We had our wedding reception at my parents house, they have a pool. Since the party was in the evening and we were serving alcohol, I put on the invitations that kids were not invited. I had a few people get really mad they couldnt bring their kids, so go figure.
We have a pool and my children have pool parties. I serve alcohol at the parties. The people that I welcome into my house are responsible respectful people. I personally do not drink..Just because alcohol is served doesn't make your friend a bad person. Unless you have experienced lude roudy behavior at one of their parties, you should keep your opinions to yourself. What works for them may not work for you. If you have had bad experiences at their parties and you believe the kids are in danger, yes, you should say something.
I agree that it probably means bring your own beverage. Alcohol and a pool do not mix well so I don't think the parents would allow it anyway. What parent would want to be drunk or even almost drunk at a birthday party
I would just casually ask her if she's really comfortable with everyone being drunk and very young children in a swimming pool. Sounds like a recipe for disaster to me.
If she says yes, I'd just say I'm not and I don't think we're going to come but I'll bring a gift for your son either before or after the party day.

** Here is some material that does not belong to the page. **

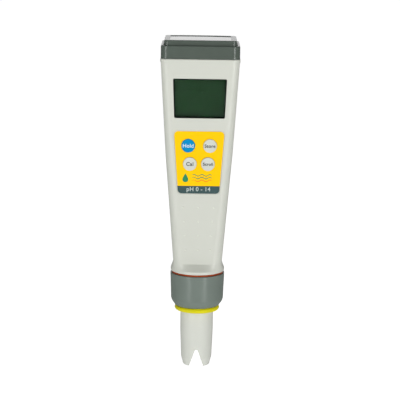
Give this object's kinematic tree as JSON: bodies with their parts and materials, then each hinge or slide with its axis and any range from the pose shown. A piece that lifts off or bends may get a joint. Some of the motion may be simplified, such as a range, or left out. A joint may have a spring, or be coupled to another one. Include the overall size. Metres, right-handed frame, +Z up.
{
  "type": "digital_ph_meter",
  "caption": "Handheld pen-style digital pH meter with a screw-on electrode, battery cover and four keys",
  "frame": {"origin": "on the electrode's axis, at the upper end of the cylinder that a cap slides over, just under the yellow ring", "axes": "+Z up the long axis towards the display, -Y out of the display, +X to the display's right"},
  "size_m": [0.0396, 0.0381, 0.1658],
  "materials": {
    "shell_plastic": "light grey ABS, fine satin texture",
    "housing_plastic": "light grey ABS, satin",
    "bezel_plastic": "dark grey ABS, satin",
    "collar_plastic": "dark grey ABS, soft satin sheen",
    "yellow_rubber": "yellow silicone, satin",
    "seal_rubber": "red-brown silicone, satin",
    "black_rubber": "black nitrile, satin",
    "mat_rubber": "pale silicone, matt",
    "zebra_rubber": "striped conductive elastomer",
    "window_glass": "clear polycarbonate, glossy",
    "lcd_glass": "dark green display glass",
    "sensor_glass": "thin clear glass",
    "label_film": "yellow printed film with a dark band",
    "key_blue": "blue printed key",
    "key_grey": "pale grey printed key",
    "dark_plastic": "black moulded plastic",
    "board_green": "green circuit board with solder resist",
    "chip_black": "black epoxy package",
    "ceramic_white": "porous white ceramic",
    "steel_bright": "nickel plated steel",
    "gold_contact": "gold plated contact",
    "silver_wire": "silver wire"
  },
  "bodies": {
    "root": {"body_shell": "shell_plastic", "top_bezel": "bezel_plastic", "collar_seal": "seal_rubber", "keypad_mat": "mat_rubber", "zebra_strips": "zebra_rubber", "display_window": "window_glass", "lcd_glass": "lcd_glass", "keypad_label": "label_film", "lcd_frame": "dark_plastic", "inner_chassis": "dark_plastic", "electrode_socket": "dark_plastic", "battery_sleeve": "dark_plastic", "main_board": "board_green", "controller_chip": "chip_black", "amplifier_chip": "chip_black", "small_components": "chip_black", "board_screws": "steel_bright", "crystal": "steel_bright", "dome_switches": "steel_bright", "bay_contacts": "gold_contact", "socket_pins": "gold_contact"},
    "battery_cover": {"battery_cover": "bezel_plastic", "cover_seal": "black_rubber", "battery_carrier": "dark_plastic", "button_cell_1": "steel_bright", "button_cell_2": "steel_bright", "button_cell_3": "steel_bright", "button_cell_4": "steel_bright", "contact_spring": "steel_bright", "contact_plate": "steel_bright"},
    "electrode": {"electrode_housing": "housing_plastic", "yellow_ring": "yellow_rubber", "glass_stem": "sensor_glass", "ph_glass_bulb": "sensor_glass", "temperature_probe": "steel_bright", "reference_junction": "ceramic_white", "sensing_wire": "silver_wire", "reference_wire": "silver_wire", "probe_leads": "gold_contact", "electrode_bung": "dark_plastic", "contact_board": "board_green", "contact_pads": "gold_contact", "electrode_seal": "black_rubber"},
    "collar_nut": {"collar_nut": "collar_plastic"},
    "key_hold": {"key_hold": "key_blue"},
    "key_store": {"key_store": "key_grey"},
    "key_cal": {"key_cal": "key_grey"},
    "key_scroll": {"key_scroll": "key_grey"}
  },
  "joints": [
    {"name": "battery_cover_pull", "type": "slide", "parent": "root", "child": "battery_cover", "axis": [0, 0, 1], "range_m": [0, 0.028]},
    {"name": "electrode_travel", "type": "slide", "parent": "root", "child": "electrode", "axis": [0, 0, -1], "range_m": [0, 0.006]},
    {"name": "collar_turn", "type": "hinge", "parent": "electrode", "child": "collar_nut", "pos_m": [0, 0, 0.01], "axis": [0, 0, -1], "range_deg": [0, 1080]},
    {"name": "key_hold_press", "type": "slide", "parent": "root", "child": "key_hold", "axis": [0, 1, 0], "range_m": [0, 0.0004], "stiffness_N_per_m": 2500},
    {"name": "key_store_press", "type": "slide", "parent": "root", "child": "key_store", "axis": [0, 1, 0], "range_m": [0, 0.0004], "stiffness_N_per_m": 2500},
    {"name": "key_cal_press", "type": "slide", "parent": "root", "child": "key_cal", "axis": [0, 1, 0], "range_m": [0, 0.0004], "stiffness_N_per_m": 2500},
    {"name": "key_scroll_press", "type": "slide", "parent": "root", "child": "key_scroll", "axis": [0, 1, 0], "range_m": [0, 0.0004], "stiffness_N_per_m": 2500}
  ],
  "couplings": [
    {"joint": "collar_turn", "follows": "electrode_travel", "rad_per_m": 3141.6}
  ]
}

If she's really your friend, I would think she would already know that you are not comfortable with mixing drunkenness, swimming and young kids. If she doesn't already know it, she should be okay with you saying your not okay with it - if she really is your friend. Don't say it judgmentally, just matter-of-factly.
I was hoping it was bring your own bathing suit :)
It is a little unclassy to have on a kid pool party invite.
ETA: i did not mean a parent cant have a couple of drinks, just meant tacky to ask to bring your own. we drink responsibly in front of our kids.
I wouldn't say a thing to her. If she chooses to have alcholic beverages at her party, then that's her decision. If you don't feel comfortable, then decline the invitation.
My friend hosts an annual party and it's BYOB for all ages. She asks the teens to bring their own beverage, which is usually a 2 liter bottle of soda.
I cannot even imagine a kid's party without alcohol. :) But, I've never been to a BYOB kid's party where people are getting wasted. That would be scary.
I think it's cheap and tacky for her to say BYOB. If you can't afford to host a party 100%, then don't have one.
I would never dream of asking guests to BYOB.
As for alcohol around children, I don't have an issue asking as its social Nd no one gets smashed. Like another poster said... Do you won't go to chuck e cheese, bowling parties, skate parties, etc? Sound a bit obsessive.
Parent who forbid alcohol around children, hide it, and make it appear so bad are the ones who's teens will be the first to experiment.